Pittura italiana oggi
Palazzo della Triennale – Milano
A cura di Damiano Gulli
Sino all’11 febbraio 2024

Come accade per i libri collettanei, una mostra nella quale sono esposte le opere di 120 artisti (nati tra il 1960 e il 2000) non può che avere una marcata differenza di risultati. Troppe opere, in ogni caso, che impediscono una riflessione adeguata sulle tendenze che esse veicolano e nelle quali affondano. E invece una tale riflessione costituisce un elemento didattico e comunicativo che in questo tipo di mostre non dovrebbe mai essere trascurato.
Gli stili sono naturalmente disparati: la più parte delle opere sono figurative – e questa è la conferma di una tendenza di fondo del presente -, altre sono astratte, concettuali e soprattutto non poche francamente orrende e assai deboli. Emergono infatti in questa esposizione la ripetizione, l’artificio, le citazioni. Peggio ancora, emerge l’adulazione verso alcune mode mediatiche come il riscaldamento globale, la sostenibilità, i neri, le intelligenze artificiali, le pubblicità.
Le misure dei quadri sono per lo più eccessive, come se la pochezza di ispirazione potesse essere colmata dalla vastità delle superfici dipinte. I colori sono cupi o sgargianti, nessuna armonia cromatica naturalmente.
Tra gli artisti almeno accettabili c’è Nicola Verlato, le cui opere sulla vicenda di Pasolini avevo già visto a Matera nel 2022; qui viene proposta la grande tela dal titolo Hostia, che avevo documentato in Pasolini, il mito.
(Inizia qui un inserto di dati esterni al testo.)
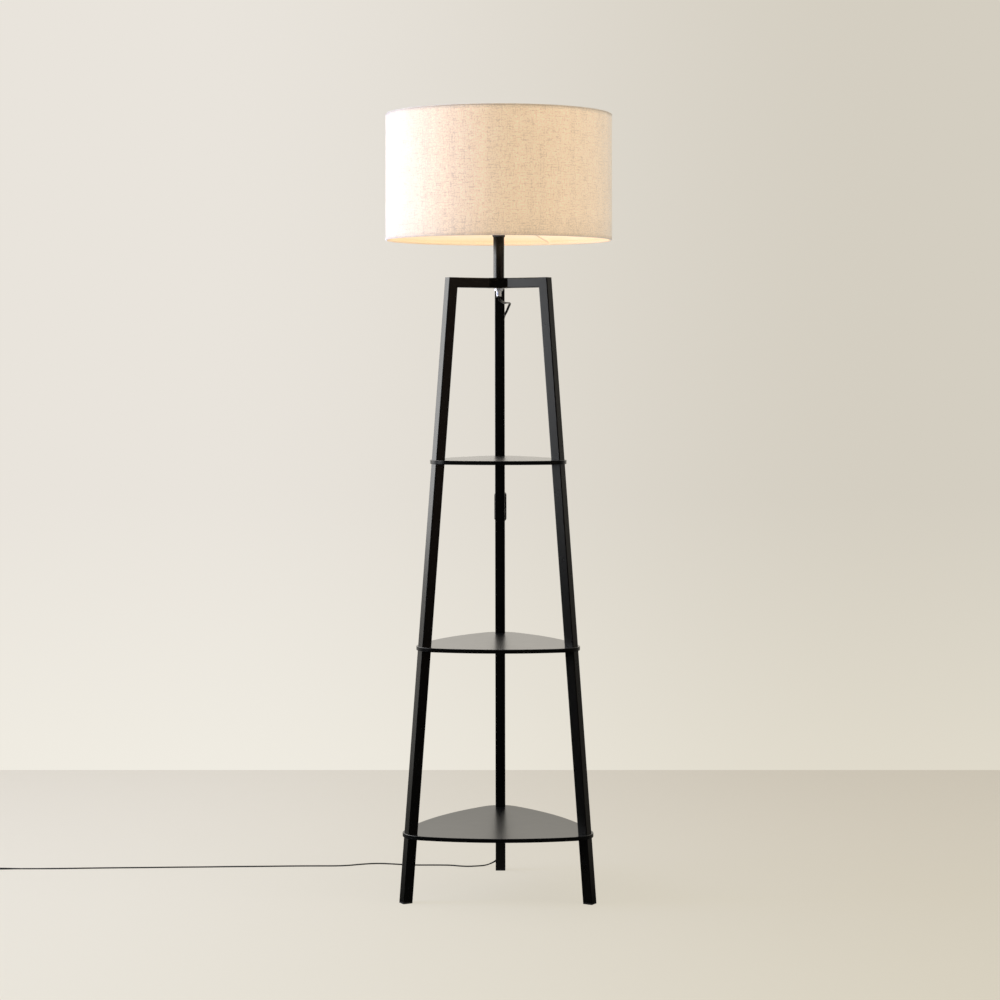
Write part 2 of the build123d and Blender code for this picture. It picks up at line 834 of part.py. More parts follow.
def make_coil():
    """The cord's unseen length, wound up on the floor; returns where its end is."""
    steps = round(coil_turns * 4)
    turns = [index * coil_turns / steps for index in range(steps + 1)]
    edges = [Line((*coil_start, layer_one), coil_point(0))]
    for low, high in zip(turns, turns[1:]):
        edges += biarc(coil_point(low), coil_way(low), coil_point(high), coil_way(high))
    end = coil_point(coil_turns)
    last = end + Vector(0, -cord_diameter, 0)
    edges.append(Line(end, last))
    path = Wire(edges)
    coil = sweep(Plane(path @ 0, z_dir=path % 0) * Circle(cord_diameter / 2), path)
    save("cord_coil", coil)

    samples = 1200
    points = [coil_point(coil_turns * index / samples) for index in range(samples + 1)]
    skip = round(samples / coil_turns / 4)
    nearest = min(
        (points[one] - points[two]).length
        for one in range(0, samples, 4)
        for two in range(one + skip, samples + 1, 4)
    )
    print(f"coil length {path.length:.1f}, least gap to itself {nearest - cord_diameter:.2f}")
    return last, path.length


def switch_plane():
    """The switch's frame: origin on the leg's back face, X across, Y out, Z up the leg."""
    up = Vector(0, -leg_lean, 1).normalized()
    outward = Vector(0, 1, leg_lean).normalized()
    on_axis = Vector(switch_side_shift, leg_radius(switch_centre_height), switch_centre_height)
    origin = on_axis + outward * (tube_side / 2 + switch_gap_to_leg)
    return Plane(origin, x_dir=(1, 0, 0), z_dir=up)


def off_leg(across, off_face, height):
    """A point behind the rear leg's back face."""
    return (across, leg_radius(height) + tube_side / 2 + off_face, height)


def make_cord(coil_length):
    """The flex inside the post, and its two free stretches above and below the switch."""
    frame = switch_plane()
    middle = switch_back_thickness
    half = switch_length / 2
    switch_top = tuple(frame.from_local_coords((0, middle, half)))
    above = tuple(frame.from_local_coords((0, middle, half + cord_switch_lead)))
    below = tuple(frame.from_local_coords((0, middle, -half - cord_switch_lead)))
    switch_end = tuple(frame.from_local_coords((0, middle, -half)))

    points = [(0, 0, nipple_bottom)]
    points += [(x, y, frame_height - down) for x, y, down in CORD_ROUND_LEG]
    span = points[-1][2] - above[2]
    points += [off_leg(x, off, above[2] + share * span) for x, off, share in CORD_TO_SWITCH]
    upper, upper_length = cord_tube("cord_upper", points + [above, switch_top])
    points = [switch_end, below]
    points += [off_leg(*point) for point in CORD_FROM_SWITCH]
    points += [(x, leg_foot_radius + back, layer_one) for x, back in CORD_ON_FLOOR]
    lower, lower_length = cord_tube("cord_lower", points + [(*coil_start, layer_one)])
    save("cord_upper", upper)
    save("cord_lower", lower)

    split = holder_bottom + nipple_into_holder + cord_split_above_nipple
    inner = rod_between((0, 0, nipple_bottom), (0, 0, split), cord_diameter / 2)
    for side in (-1, 1):
        foot = (side * core_spread, 0, split - core_spread)
        tip = (side * terminal_screw_offset, 0, terminal_bottom + core_spread)
        inner += rod_between(foot, tip, core_diameter / 2)
    save("cord_inner", inner & between(nipple_bottom, terminal_bottom))
    total = upper_length + lower_length + coil_length + switch_length
    print(f"cord from the threaded tube to the plug: {total:.0f} mm")


# ---------------------------------------------------------------- switch
def switch_outline(inset):
    """The switch seen from outside: straight sides, sloping shoulders, narrow ends."""
    half = switch_length / 2 - inset
    wide = switch_width / 2 - inset
    narrow = switch_end_width / 2 - inset / 2
    straight = switch_straight / 2
    right = [(wide, -straight), (wide, straight), (narrow, half)]
    left = [(-x, y) for x, y in reversed(right)]
    points = [(narrow, -half)] + right + left + [(-narrow, -half)]
    return fillet(make_face(Polyline(*points, close=True)).vertices(), switch_corner)


def switch_layer(inset, low, high):
    """That outline made solid between two depths from the leg."""
    drawing = Plane.XZ * switch_outline(inset)
    return Pos(0, low, 0) * extrude(drawing, -(high - low))


def make_switch():
    """Two shells, the rocker with its trunnions, contacts and two screws."""
    frame = switch_plane().location
    split = switch_back_thickness
    front = split + switch_front_thickness
    wall = switch_wall
    half = switch_length / 2
    cord_hole = rod_between((0, split, -half - 5), (0, split, half + 5), cord_diameter / 2)
    bosses = Part()
    holes = Part()
    screws = []
    for x, z in SWITCH_SCREWS:
        boss_end = (x, front - switch_boss_inset, z)
        bosses += rod_between((x, switch_boss_inset, z), boss_end, switch_boss_radius)
        head = rod_between((x, 0, z), (x, switch_screw_head_height, z), switch_screw_head_radius)
        shank = rod_between((x, 0, z), (x, front - switch_screw_stop, z), switch_screw_radius)
        screws.append(head + shank)
        holes += head + shank

    back = switch_layer(0, 0, split) - switch_layer(wall, wall, split)
    back += bosses & switch_layer(0, 0, split)
    back = back - cord_hole - holes
    pivot = front - rocker_pivot_depth
    opening = Pos(0, front, 0) * Box(
        rocker_width + 2 * rocker_gap, 2 * switch_front_thickness, 2 * (rocker_radius + rocker_gap)
    )
    bearing_reach = rocker_width / 2 + trunnion_length + rocker_gap
    cheek_inside = pivot - cheek_depth
    cheeks = Pos(0, (cheek_inside + front) / 2, 0) * Box(
        2 * (bearing_reach + cheek_wall), front - cheek_inside, 2 * (rocker_radius + wall)
    )
    bearing = rod_between(
        (-bearing_reach, pivot, 0), (bearing_reach, pivot, 0), trunnion_radius + trunnion_clearance
    )
    cover = switch_layer(0, split, front) - switch_layer(wall, split, front - wall)
    cover += (cheeks + bosses) & switch_layer(0, split, front)
    cover = cover - opening - bearing - cord_hole - holes

    arms = rocker_width / 2 + trunnion_length
    blank = Pos(0, pivot, 0) * Rot(0, 90, 0) * Cylinder(rocker_radius, rocker_width)
    crest = front + rocker_rise
    rise = rocker_radius * math.tan(math.radians(rocker_tilt))
    profile = Polyline(
        (pivot - rocker_skirt_depth, -rocker_radius),
        (crest, -rocker_radius),
        (crest - rise, 0),
        (crest, rocker_radius),
        (pivot - rocker_skirt_depth, rocker_radius),
        (pivot - rocker_keel_depth, 0),
        close=True,
    )
    block = extrude(make_face(Plane.YZ * profile), rocker_width / 2, both=True)
    trunnions = rod_between((-arms, pivot, 0), (arms, pivot, 0), trunnion_radius)
    rocker = (block & blank) + trunnions
    rocker = Pos(0, pivot, 0) * Rot(-rocker_tilt, 0, 0) * Pos(0, -pivot, 0) * rocker

    block_depth = terminal_block[1]
    contacts = []
    for side in (-1, 1):
        along = side * terminal_from_middle
        terminal = Pos(0, wall + block_depth / 2, along) * Box(*terminal_block)
        clamp = Box(terminal_clamp_side, terminal_clamp_height, terminal_clamp_side)
        contacts.append(terminal + Pos(0, wall + block_depth, along) * clamp)
    contacts.append(Pos(0, wall + bridge_size[1] / 2, 0) * Box(*bridge_size))
    save("switch_back", frame * back)
    save("switch_front", frame * cover)
    save("switch_rocker", frame * rocker)
    save("switch_contacts", *[frame * contact for contact in contacts])
    save("switch_screws", *[frame * screw for screw in screws])
    axis_point = switch_plane().from_local_coords((0, pivot, 0))
    print("rocker axis through", [round(value, 3) for value in axis_point])


# ---------------------------------------------------------------- plug
def make_plug(cord_end):
    """A two-pin plug lying on the floor; its cable side is at cord_end, its pins to -Y."""
    place = Pos(cord_end.X, cord_end.Y, cord_end.Z)
    points = [(0, relief_thin_radius)]
    step = relief_length / relief_grooves
    for index in range(relief_grooves):
        start = step * index + step / 2 - relief_groove_width / 2
        end = start + relief_groove_width
        for along, depth in ((start, 0), (start, 1), (end, 1), (end, 0)):
            share = along / relief_length
            cone = relief_thin_radius + share * (relief_thick_radius - relief_thin_radius)
            points.append((along, cone - depth * relief_groove_depth))
    points.append((relief_length, relief_thick_radius))
    outline = [(radius, -along) for along, radius in points]
    outline += [(0, -relief_length), (0, 0)]
    relief = revolve(make_face(Plane.XY * Polyline(*outline, close=True)), Axis.Y)
    save("plug_strain_relief", place * relief)

    rear = -relief_length
    face = rear - plug_length
    right = [
        (plug_rear_width / 2, rear),
        (plug_wide_width / 2, face + plug_wide_at),
        (plug_face_width / 2, face),
    ]
    left = [(-x, y) for x, y in reversed(right)]
    body_face = make_face(Polyline(*right, *left, close=True))
    body_face = fillet(body_face.vertices(), plug_edge_round)
    body = extrude(Plane.XY * body_face, plug_thickness / 2, both=True)
    flats = body.faces().sort_by(Axis.Z)
    body = fillet(flats[0].edges() + flats[-1].edges(), plug_edge_round)
    pins = []
    for side in (-1, 1):
        x = side * pin_spacing / 2
        body += rod_between((x, face + 1, 0), (x, face - pin_sleeve_length, 0), pin_sleeve_radius)
        core = rod_between(
            (x, face + pin_embed, 0), (x, face - pin_sleeve_length, 0), pin_core_radius
        )
        tip = rod_between((x, face - pin_sleeve_length, 0), (x, face - pin_length, 0), pin_radius)
        tip = fillet(tip.edges().sort_by(Axis.Y)[0], pin_radius * 0.6)
        pins.append(core + tip)
        body -= core
    save("plug_body", place * body)
    save("plug_pins", *[place * pin for pin in pins])


os.makedirs("parts", exist_ok=True)
make_legs()
make_arms()
make_hub()
make_shelves()
make_post()
make_holder()
make_clamping_ring()
make_bulb()
make_shade()
cord_end, coil_length = make_coil()
make_cord(coil_length)
make_switch()
make_plug(cord_end)
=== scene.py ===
import math

import bpy
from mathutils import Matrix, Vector, noise


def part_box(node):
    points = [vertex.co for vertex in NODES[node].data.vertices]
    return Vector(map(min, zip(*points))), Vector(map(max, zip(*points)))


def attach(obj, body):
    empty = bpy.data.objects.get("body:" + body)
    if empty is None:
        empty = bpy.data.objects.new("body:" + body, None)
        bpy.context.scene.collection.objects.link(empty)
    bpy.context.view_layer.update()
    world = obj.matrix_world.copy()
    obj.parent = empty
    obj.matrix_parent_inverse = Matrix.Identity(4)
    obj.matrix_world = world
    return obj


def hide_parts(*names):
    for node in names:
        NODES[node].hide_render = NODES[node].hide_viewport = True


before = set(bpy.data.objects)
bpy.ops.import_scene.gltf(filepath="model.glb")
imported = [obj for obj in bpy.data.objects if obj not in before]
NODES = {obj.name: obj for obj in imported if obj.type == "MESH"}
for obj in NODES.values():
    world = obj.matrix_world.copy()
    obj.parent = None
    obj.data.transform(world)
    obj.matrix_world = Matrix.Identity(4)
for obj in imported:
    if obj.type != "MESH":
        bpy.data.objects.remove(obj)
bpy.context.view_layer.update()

MM = 0.001


# ------------------------------------------------------------------ camera
CAMERA_DISTANCE = 4.850
CAMERA_HEIGHT = 1.065
LAMP_TURN = math.radians(1.046)
FOCAL_PX = 2443.3
AXIS_PX = 498.75
HORIZON_PX = 355.0
FRAME_PX = 1000.0
SENSOR_MM = 36.0

camera_data = bpy.data.cameras.new("camera")
camera = bpy.data.objects.new("camera", camera_data)
bpy.context.scene.collection.objects.link(camera)
bpy.context.scene.camera = camera
camera.location = (
    CAMERA_DISTANCE * math.sin(LAMP_TURN),
    -CAMERA_DISTANCE * math.cos(LAMP_TURN),
    CAMERA_HEIGHT,
)
camera.rotation_euler = (math.radians(90), 0, LAMP_TURN)
camera_data.sensor_width = SENSOR_MM
camera_data.lens = FOCAL_PX / FRAME_PX * SENSOR_MM
camera_data.shift_x = 0.5 - AXIS_PX / FRAME_PX
camera_data.shift_y = HORIZON_PX / FRAME_PX - 0.5
camera_data.clip_start = 0.1
camera_data.clip_end = 60.0


# ------------------------------------------------------------------ material helpers
def grey(value):
    """A neutral colour."""
    return (value, value, value)


def new_material(name):
    """A new material: returns it, its node tree and its Principled shader."""
    material = bpy.data.materials.new(name)
    material.use_nodes = True
    tree = material.node_tree
    return material, tree, tree.nodes["Principled BSDF"]


def add(tree, kind, inputs=None, **settings):
    """A node with its settings and the values of its inputs, or the sockets they take."""
    node = tree.nodes.new(kind)
    for key, value in settings.items():
        setattr(node, key, value)
    for key, value in (inputs or {}).items():
        if isinstance(value, bpy.types.NodeSocket):
            tree.links.new(value, node.inputs[key])
        else:
            node.inputs[key].default_value = value
    return node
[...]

A Verlato si possono aggiungere le geometrie di Stanislao Di Giugno:

Di Giugno, Inutile girarci intorno (2023)

la citazione su citazione di Matteo Fato:

Fato, Madonna che calpesta la pittura (2023)

l’esplicita ripresa della luce di Van Gogh da parte di Stefano Arienti, che costruisce con la plastilina un poster tratto appunto da Van Gogh:

Arienti, Ospedale da Van Gogh (2022)

E infine l’opera appositamente pensata da Roberto Coda Zabetta per il Palazzo della Triennale (in gergo: site-specific) e installata nel cavedio dell’edificio. Si intitola Frana e fango (2023). Osservata da un punto ben preciso dell’interno appare come un dipinto sul muro; nella foto che ho scattato (immagine di apertura) dialoga invece con la finestra e con lo spazio.
Al di là di questi esempi, ben poco e ben brutto. Certo, non è facile doversi inventare sempre nuove soluzioni, forme e ispirazioni; anche l’arte è frenetica, così come tutto l’esistere contemporaneo, tutto il mercato contemporaneo. Non è facile ma in ogni caso questa è una mostra da non visitare.